Q: There is a narrative that caste hierarchy exists among Dalits too, and that social reform should start from there. What would you say?
Thorat: Yes, there are sub-castes within all castes — low, high or middle. This is the creation of, as one author put it, a masterstroke of Brahmanical scholarship.
So, sub-castes are there among the untouchables too. This brings about some differences between them, including discrimination in some spheres, but they do not indulge in actual discrimination, or violence and atrocities among themselves the way high castes do towards the untouchables.
The untouchables from all sub-castes have suffered from untouchability and atrocities. In any case, the presence of sub-castes among the untouchables does not justify the caste discrimination and violent attacks against Dalits.
Q: Do you expect justice in the Hathras case?
Thorat: If I go by past experience, I’m less optimistic.

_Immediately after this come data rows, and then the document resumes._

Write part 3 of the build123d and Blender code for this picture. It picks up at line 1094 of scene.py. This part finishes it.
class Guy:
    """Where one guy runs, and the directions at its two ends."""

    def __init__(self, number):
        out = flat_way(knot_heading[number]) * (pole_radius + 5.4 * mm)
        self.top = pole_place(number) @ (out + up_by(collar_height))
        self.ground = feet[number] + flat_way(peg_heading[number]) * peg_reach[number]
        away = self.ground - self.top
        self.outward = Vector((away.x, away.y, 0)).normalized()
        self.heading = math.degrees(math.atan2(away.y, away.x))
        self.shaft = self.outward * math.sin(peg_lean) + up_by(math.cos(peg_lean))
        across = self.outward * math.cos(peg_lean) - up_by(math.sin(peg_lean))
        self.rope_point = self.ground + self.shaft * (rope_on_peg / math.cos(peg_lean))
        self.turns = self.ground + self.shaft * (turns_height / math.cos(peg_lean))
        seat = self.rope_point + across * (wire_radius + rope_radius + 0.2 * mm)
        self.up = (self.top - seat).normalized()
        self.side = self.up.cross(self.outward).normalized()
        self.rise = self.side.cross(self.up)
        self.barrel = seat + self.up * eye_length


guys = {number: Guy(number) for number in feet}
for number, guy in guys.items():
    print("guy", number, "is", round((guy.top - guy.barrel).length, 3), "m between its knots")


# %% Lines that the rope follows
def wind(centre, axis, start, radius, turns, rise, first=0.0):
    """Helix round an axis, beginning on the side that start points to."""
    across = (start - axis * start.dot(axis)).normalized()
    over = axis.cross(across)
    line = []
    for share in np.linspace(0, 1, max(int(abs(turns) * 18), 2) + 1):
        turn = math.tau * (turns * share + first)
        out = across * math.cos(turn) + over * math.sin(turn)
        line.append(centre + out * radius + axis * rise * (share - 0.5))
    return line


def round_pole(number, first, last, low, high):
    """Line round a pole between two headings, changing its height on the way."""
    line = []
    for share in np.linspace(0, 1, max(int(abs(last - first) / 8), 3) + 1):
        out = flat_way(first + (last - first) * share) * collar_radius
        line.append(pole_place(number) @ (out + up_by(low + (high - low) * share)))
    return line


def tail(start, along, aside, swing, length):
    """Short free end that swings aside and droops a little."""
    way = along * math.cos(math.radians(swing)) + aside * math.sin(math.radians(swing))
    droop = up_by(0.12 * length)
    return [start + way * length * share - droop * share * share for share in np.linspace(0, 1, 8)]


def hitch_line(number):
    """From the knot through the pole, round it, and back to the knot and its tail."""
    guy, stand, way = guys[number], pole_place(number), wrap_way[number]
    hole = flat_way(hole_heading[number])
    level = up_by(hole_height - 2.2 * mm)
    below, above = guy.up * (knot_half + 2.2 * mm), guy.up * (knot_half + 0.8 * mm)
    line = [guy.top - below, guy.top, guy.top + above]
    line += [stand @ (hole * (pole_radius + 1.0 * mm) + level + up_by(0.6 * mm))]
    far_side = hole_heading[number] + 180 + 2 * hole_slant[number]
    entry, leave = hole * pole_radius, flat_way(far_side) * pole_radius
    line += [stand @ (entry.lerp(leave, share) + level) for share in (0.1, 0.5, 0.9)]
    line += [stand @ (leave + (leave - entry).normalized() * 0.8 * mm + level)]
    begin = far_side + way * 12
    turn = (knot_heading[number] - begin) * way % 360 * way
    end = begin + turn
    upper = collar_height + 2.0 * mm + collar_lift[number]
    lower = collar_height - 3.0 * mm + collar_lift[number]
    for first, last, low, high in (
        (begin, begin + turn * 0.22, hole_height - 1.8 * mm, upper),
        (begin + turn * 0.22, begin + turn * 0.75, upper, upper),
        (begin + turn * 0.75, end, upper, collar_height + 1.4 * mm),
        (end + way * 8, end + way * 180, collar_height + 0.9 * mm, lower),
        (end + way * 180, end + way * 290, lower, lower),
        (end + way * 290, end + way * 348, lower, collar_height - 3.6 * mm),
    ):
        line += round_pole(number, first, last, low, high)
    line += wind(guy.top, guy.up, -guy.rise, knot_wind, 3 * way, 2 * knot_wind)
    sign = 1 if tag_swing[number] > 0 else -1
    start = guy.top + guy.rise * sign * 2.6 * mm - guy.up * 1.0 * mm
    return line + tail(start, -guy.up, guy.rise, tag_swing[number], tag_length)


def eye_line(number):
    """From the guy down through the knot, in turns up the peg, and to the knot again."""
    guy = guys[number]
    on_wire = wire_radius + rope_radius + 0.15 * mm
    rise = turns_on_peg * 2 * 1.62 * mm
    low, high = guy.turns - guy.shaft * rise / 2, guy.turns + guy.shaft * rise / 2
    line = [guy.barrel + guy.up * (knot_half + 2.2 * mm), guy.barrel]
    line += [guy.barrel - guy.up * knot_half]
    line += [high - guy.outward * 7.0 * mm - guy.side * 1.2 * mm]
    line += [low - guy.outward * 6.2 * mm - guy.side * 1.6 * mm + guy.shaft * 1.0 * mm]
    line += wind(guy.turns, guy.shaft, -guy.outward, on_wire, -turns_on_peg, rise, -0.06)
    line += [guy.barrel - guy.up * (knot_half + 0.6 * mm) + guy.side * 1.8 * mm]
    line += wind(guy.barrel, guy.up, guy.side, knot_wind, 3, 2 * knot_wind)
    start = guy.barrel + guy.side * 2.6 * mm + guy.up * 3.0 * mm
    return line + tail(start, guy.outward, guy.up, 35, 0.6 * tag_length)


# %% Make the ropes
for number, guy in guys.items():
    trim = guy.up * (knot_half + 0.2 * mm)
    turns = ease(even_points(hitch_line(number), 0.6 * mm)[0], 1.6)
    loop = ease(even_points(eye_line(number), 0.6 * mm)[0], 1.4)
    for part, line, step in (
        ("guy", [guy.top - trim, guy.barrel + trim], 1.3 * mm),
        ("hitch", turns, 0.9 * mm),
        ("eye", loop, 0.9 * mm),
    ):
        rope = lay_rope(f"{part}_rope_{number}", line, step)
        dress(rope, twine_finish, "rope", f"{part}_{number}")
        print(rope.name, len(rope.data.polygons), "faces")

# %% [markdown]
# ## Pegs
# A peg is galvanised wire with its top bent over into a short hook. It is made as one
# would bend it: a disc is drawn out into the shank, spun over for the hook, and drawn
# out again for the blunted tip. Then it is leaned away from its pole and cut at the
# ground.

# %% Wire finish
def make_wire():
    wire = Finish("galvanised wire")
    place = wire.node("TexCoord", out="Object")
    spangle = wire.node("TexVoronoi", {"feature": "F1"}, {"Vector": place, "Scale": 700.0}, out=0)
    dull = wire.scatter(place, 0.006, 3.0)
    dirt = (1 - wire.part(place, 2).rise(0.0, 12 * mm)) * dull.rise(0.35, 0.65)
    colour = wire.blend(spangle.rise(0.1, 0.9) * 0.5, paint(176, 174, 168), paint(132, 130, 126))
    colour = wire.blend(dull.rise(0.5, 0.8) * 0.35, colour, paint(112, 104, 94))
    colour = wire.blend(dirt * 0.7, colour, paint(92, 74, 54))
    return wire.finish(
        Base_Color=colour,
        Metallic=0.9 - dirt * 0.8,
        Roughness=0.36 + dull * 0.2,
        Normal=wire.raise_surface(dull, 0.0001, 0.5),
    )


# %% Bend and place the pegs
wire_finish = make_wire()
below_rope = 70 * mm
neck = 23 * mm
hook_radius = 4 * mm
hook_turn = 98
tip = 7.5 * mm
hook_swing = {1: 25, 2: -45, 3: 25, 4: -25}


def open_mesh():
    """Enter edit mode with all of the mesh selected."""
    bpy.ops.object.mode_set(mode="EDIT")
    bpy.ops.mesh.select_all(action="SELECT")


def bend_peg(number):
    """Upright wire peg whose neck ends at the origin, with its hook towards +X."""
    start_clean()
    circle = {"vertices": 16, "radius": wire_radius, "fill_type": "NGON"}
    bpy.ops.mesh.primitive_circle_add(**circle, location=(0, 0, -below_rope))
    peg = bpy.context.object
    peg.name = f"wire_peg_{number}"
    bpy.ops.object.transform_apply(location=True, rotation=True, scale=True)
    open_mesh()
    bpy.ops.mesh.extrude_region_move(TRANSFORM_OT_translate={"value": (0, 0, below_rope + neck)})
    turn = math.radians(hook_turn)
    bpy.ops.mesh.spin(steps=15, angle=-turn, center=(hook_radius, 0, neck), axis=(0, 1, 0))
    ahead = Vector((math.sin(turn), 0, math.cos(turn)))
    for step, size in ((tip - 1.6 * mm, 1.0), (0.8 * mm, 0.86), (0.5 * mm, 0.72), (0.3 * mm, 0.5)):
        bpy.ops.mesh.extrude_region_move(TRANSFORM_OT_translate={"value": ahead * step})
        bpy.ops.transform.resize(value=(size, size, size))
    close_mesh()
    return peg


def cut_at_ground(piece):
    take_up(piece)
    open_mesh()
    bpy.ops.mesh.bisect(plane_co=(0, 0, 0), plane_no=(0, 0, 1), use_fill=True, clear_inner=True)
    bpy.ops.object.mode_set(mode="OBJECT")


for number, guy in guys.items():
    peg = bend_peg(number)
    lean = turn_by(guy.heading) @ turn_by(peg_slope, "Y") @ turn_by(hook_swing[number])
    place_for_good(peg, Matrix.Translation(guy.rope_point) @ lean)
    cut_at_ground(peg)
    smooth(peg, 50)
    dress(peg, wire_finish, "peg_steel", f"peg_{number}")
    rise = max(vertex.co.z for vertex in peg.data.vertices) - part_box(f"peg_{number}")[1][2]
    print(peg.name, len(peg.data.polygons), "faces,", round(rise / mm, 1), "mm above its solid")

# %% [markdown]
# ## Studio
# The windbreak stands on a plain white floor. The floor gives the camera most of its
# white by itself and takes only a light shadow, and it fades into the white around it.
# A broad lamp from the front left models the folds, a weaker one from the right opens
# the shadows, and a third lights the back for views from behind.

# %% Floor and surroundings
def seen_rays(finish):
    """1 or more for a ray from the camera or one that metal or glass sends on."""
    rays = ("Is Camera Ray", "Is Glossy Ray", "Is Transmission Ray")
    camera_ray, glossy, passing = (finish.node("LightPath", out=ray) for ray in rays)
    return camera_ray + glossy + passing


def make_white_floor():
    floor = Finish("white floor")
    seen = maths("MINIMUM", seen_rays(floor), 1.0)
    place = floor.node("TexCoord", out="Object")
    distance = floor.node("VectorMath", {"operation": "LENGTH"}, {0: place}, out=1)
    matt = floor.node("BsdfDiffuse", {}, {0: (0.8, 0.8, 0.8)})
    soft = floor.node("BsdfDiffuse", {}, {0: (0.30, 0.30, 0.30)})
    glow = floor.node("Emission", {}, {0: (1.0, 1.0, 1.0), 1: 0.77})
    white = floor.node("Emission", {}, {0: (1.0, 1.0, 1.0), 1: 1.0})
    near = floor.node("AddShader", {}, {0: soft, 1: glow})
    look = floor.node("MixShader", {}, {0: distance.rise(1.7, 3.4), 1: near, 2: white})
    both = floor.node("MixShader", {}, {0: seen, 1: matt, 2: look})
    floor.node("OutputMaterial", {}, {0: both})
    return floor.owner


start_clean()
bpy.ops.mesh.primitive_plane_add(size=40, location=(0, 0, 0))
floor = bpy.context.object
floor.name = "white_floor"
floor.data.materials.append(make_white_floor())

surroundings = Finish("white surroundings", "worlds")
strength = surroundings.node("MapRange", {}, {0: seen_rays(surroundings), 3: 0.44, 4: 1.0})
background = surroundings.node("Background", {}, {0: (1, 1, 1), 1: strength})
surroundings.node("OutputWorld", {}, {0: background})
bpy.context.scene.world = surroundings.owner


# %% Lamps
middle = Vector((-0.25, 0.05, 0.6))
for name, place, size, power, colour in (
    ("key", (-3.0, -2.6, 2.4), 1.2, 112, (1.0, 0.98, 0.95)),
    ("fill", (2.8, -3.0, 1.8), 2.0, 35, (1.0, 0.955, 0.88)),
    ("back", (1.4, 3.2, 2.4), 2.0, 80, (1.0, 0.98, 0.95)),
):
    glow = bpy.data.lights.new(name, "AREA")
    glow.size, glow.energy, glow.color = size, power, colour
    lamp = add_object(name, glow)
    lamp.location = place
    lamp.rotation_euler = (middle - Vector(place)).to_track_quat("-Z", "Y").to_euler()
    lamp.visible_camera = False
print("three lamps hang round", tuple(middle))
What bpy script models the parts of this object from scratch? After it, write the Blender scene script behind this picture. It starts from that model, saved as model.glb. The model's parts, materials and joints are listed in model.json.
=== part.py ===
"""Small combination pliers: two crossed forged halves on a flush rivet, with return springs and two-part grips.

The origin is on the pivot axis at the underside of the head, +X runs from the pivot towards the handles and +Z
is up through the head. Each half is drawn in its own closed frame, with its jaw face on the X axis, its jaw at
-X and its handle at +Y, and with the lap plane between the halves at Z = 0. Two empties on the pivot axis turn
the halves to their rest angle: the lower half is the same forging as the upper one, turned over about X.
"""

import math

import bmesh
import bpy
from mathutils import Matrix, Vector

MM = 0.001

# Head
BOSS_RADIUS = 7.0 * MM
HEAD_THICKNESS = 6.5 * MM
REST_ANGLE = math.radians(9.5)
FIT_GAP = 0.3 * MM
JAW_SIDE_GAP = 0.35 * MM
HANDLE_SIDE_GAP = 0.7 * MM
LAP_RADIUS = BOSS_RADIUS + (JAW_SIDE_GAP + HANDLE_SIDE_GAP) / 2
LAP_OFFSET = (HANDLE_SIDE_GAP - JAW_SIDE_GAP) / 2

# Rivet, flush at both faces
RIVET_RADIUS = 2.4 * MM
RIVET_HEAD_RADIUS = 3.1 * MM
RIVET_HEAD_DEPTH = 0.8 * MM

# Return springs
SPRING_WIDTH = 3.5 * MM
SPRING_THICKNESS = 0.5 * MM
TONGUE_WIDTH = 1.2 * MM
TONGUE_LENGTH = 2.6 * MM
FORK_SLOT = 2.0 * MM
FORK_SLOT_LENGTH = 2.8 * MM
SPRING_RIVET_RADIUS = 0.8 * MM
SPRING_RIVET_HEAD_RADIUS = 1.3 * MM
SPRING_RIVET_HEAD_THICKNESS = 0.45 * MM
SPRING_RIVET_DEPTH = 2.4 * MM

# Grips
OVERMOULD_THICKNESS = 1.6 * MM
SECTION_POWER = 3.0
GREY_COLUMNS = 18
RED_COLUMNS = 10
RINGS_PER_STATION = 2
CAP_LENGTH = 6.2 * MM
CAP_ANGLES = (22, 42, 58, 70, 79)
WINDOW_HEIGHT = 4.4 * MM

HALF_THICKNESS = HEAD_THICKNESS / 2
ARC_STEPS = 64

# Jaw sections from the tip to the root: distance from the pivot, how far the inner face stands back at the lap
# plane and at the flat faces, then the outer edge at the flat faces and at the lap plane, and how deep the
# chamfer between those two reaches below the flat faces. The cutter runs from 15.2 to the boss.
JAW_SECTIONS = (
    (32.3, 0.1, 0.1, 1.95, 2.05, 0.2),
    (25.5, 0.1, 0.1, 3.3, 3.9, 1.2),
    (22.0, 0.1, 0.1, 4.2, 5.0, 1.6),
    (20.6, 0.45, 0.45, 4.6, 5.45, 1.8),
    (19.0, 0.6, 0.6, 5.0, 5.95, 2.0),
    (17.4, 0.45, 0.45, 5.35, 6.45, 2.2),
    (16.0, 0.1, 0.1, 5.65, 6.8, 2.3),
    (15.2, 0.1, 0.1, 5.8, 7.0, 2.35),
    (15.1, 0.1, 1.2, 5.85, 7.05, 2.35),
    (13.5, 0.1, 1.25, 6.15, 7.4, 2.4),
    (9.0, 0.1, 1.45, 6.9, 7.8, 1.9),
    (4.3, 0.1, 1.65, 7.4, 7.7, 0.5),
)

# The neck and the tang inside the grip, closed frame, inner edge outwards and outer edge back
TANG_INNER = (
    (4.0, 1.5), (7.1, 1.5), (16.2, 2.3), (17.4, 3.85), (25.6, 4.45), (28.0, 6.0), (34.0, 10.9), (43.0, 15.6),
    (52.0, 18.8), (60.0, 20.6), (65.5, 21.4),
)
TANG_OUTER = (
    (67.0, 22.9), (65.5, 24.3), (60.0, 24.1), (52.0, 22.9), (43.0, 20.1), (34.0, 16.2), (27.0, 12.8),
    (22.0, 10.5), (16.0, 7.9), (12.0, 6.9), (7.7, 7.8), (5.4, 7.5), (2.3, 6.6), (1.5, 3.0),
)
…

Studies on atrocities (including) the one I have done for Maharashtra indicate that the acquittal rate is too high and the conviction rate too low.
Ambedkar had observed that the reason for the high acquittal rate was that the administration — from the lower levels in the police stations up to the judiciary — was biased against the untouchables.
Studies show that crucial loopholes are left right from the beginning, during the filing of the cases, which are then used by lawyers in the courts to bring about the high acquittal rate.
A high percentage of cases are disposed of on the ground of procedural lapses rather than the fact of the violence. We know how in Hathras the police and the district administration tried to bypass procedure and make the case weak. If social media is to be believed, the case was filed in a manner that left little hope of justice for the victim.
If poor untouchable victims face discrimination and unfair treatment at each level of the administration, how will they succeed in seeking justice? The very high acquittal rate is proof of the low chances of justice in this case as well. Even in high-profile cases such as Gohana and others, the accused were acquitted.
(A mob had burnt down dozens of Dalit homes in Gohana, Haryana, in 2005.)